Merci pour ta réponse au texte qui m’avait servi de base à une intervention devant l’Institut d’histoire de la CGT, le 5 avril dernier.

Nous avons sans doute une divergence quant à l’importance à accorder au thème de la constituante dans le débat sur les institutions, mais sur un fond d’intérêt commun accordé à la question institutionnelle. C’est à mes yeux l’essentiel et on peut dire que, dans le contexte actuel, cet intérêt n’est pas largement partagé.

Ton intervention discute de la reconnaissance du caractère « majeur » à accorder à un événement. Sur ce point je suis d’accord avec toi : c’est ex-post que l’on peut en reconnaître, mais cela n’empêche pas d’en envisager l’occurrence si on ne peut en décrire l’importance et le contenu. C’est bien aussi le peuple qui doit faire l’histoire s’il ne sait pas toujours l’histoire qu’il fait.

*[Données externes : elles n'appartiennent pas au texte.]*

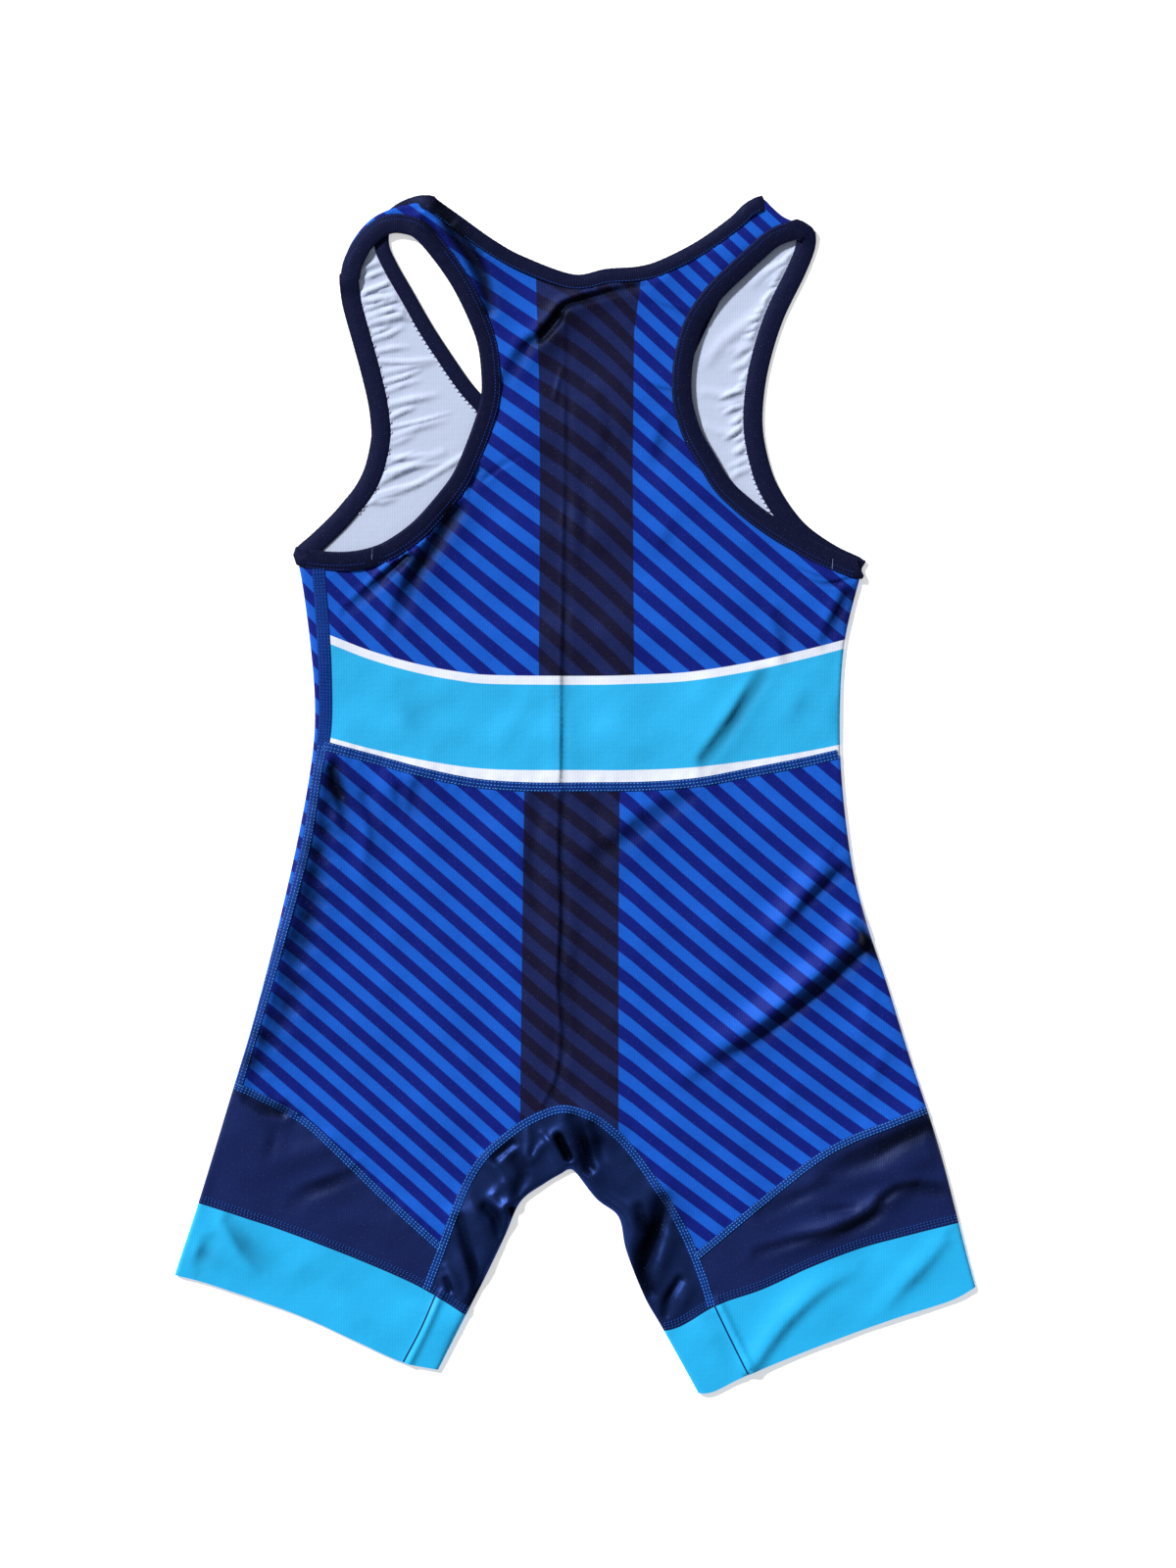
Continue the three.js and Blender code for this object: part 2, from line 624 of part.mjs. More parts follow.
// The origin is under the middle of the garment, on the surface that it lies on
const size = new THREE.Box3().setFromObject(garment);
const middle = size.getCenter(new THREE.Vector3());
garment.position.set(-middle.x, -middle.y, -size.min.z);

export default garment;
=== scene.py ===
"""A knitted one-piece wrestling garment, laid flat with its back up.

The tables give places on the garment in millimetres. The meshes are made in metres, in the
part's own frame: neck towards +Y, underside on z = 0.
"""

import math

import bpy
import numpy as np
from bpy.props import FloatProperty, FloatVectorProperty, PointerProperty
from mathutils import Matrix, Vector, geometry


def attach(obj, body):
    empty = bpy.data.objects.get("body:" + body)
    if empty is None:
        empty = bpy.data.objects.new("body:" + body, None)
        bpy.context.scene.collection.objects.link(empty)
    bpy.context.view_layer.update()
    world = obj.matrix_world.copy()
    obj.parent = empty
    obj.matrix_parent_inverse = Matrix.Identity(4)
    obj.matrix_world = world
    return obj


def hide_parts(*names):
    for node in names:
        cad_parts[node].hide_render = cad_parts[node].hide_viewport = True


bl_info = {
    "name": "Wrestling singlet laid flat",
    "version": (1, 0, 0),
    "blender": (4, 5, 0),
    "location": "View3D > Sidebar > Singlet",
    "description": "Panels, bindings, seams and stage of a knitted one-piece garment",
    "category": "Add Mesh",
}

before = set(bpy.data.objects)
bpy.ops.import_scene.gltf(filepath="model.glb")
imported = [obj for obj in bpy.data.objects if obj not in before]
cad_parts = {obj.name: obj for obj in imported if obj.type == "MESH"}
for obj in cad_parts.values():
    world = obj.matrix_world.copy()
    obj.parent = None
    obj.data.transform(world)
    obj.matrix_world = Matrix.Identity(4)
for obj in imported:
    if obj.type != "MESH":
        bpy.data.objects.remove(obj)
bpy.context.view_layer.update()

MM = 0.001

# The tables' origin, moved to the part's frame
TABLE_SHIFT = np.array([0.3117, 0.465])

# Heights of the two layers, in millimetres
FOLD_HEIGHT = 1.6
BACK_FACE = 3.2
TROUGH_FLOOR = 1.65
FOLD_RADIUS = 2.4
FOLD_MARGIN = 0.6
BACK_BINDING_HEIGHT = 3.15
FRONT_BINDING_HEIGHT = 0.97
BINDING_TOP = 0.92
BINDING_LIFTS = (-0.25, 0.6)
IN_BINDING_LIFT = 0.35
ARM_BINDING_HALF = 6.2
NECK_BINDING_HALF = 4.8

# How a crease is raised or sunk: its own height, and the level of a trough's raised edges
RIDGE_SHARE = 1.2
TROUGH_SHARE = 1.8
TROUGH_EDGE = 0.6
TROUGH_EDGE_REACH = 5.3
# Trough level at which the painted shade in a crease is full
DEEP_TROUGH = 3.0

# How far a trough and a ridge are felt, as shares of their reach
TROUGH_SPREAD = 5.0
RIDGE_SPREAD = 2.6

# Distance from an outer and an inner fold at which creases have their full height, in millimetres
OUTER_FADE = 7.0
INNER_FADE = 3.5

# How the creases' height grows towards its full value there, and how far the painted shade in a trough is
# felt
FADE_CURVE = 0.8
PAINTED_SHADE_SPREAD = 0.55

# Slight lie of the cloth: how many waves, how long they are and how high for their length
WAVES = 16
WAVE_LENGTHS = (18, 70)
WAVE_SLOPE = 0.0036

# Little waves beside a seam: their height, and where they are highest and how far they reach
PUCKER_HEIGHT = 0.22
PUCKER_PLACE = 3.0
PUCKER_REACH = 4.5
PUCKER_LENGTH = 1.7

# Dents beside the left side seam: how many line points apart, half length, reach and depth
DENT_SPACING = 7
DENT_HALF = (5.5, -3.6)
DENT_REACH = 4.5
DENT_DEPTH = -1.7

# Gathers on the front bindings: how far from the binding's middle they start, how much they turn
# and bend, their height and reach, and how many line points apart they are
GATHER_START = 5.5
GATHER_TURN = (-0.22, 0.22)
GATHER_BEND = (-1.6, 1.6)
GATHER_HEIGHT = (0.7, 1.5)
GATHER_REACH = (1.2, 2.1)
GATHER_SPACING = (2.2, 4.0)

# Steps between points along lines, in millimetres
LINE_STEP = 2.0
BINDING_STEP = 1.6
SEAM_STEP = 1.5
CREASE_STEP = 4.0

# Rows of points beside a fold, in millimetres, and along a crease, as shares of its reach
FOLD_ROWS = (0.25, 0.75, 1.5, 2.6)
CREASE_ROWS = (-2.0, -1.3, -0.8, -0.4, 0, 0.4, 0.8, 1.3, 2.0)
CREASE_ROW_STEP = 1.8
CREASE_ROW_ROOM = 0.9
CLOSEST_POINTS = 0.5
EDGE_ROOM = 0.45
FOLD_ROW_ROOM = 0.8
TRIANGLE_RISE = 0.866
GUSSET_CELL = 1.5
INSIDE_CELL = 1.7

# Stitches: length, width and rise, in millimetres
SEAM_STITCH = (1.75, 0.75, 0.5)
SIDE_STITCH = (2.3, 0.75, 0.5)
CUFF_STITCH = (1.8, 0.75, 0.6)
BINDING_STITCH = (1.9, 0.5, 0.3)
SCALLOP = (2.3, 1.9, 1.2)
BAR_TACK = (0.9, 0.5, 0.6)
BINDING_STITCH_PITCH = 2.1
SCALLOP_PITCH = 3.3
BAR_TACK_PITCH = 0.7

# Distance of the binding's rows of stitches from its edge, and the turn of scallops, in radians
BINDING_STITCH_INSETS = (1.0, 3.6)
SCALLOP_TURN = 0.25

# Room for raised cloth: distances from a binding, and the most that the cloth rises there
BACK_ROOM = ((0.3, 3.5), (0.3, 9.0))
FRONT_ROOM = ((0, 5), (0.4, 2.8))
UNDER_BACK_ROOM = ((7, 15), (1.2, 2.8))
BINDING_EDGE = (-1.5, 1.5)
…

Mais l’importance n’est pas dans le mot-valise « constituante », il est dans le contenu qu’on envisage de lui donner. C’était le but de mon texte dans lequel je prenais position sur : souveraineté nationale et populaire, démocratie directe (place du référendum), parlement et élaboration de la loi, exécutif, État et citoyenneté, etc. Se contenter d’évoquer, ou de privilégier, le mot par rapport au contenu fait écran aux choix fondamentaux et au débat à leur sujet. Je fais la même remarque concernant l’invocation, (de Jean-Luc Mélenchon à Marine Le Pen) d’une VIe République.

Il y aura sans doute un jour une Constituante. Pas plus que je ne sais reconnaître ex-ante le caractère majeur d’un événement à venir, tu ne saurais identifier une constituante aujourd’hui indéterminée. L’essentiel est donc de dire ce que nous mettrions dans ce projet pour que, le moment venu, nous soyons prêts à l’écrire.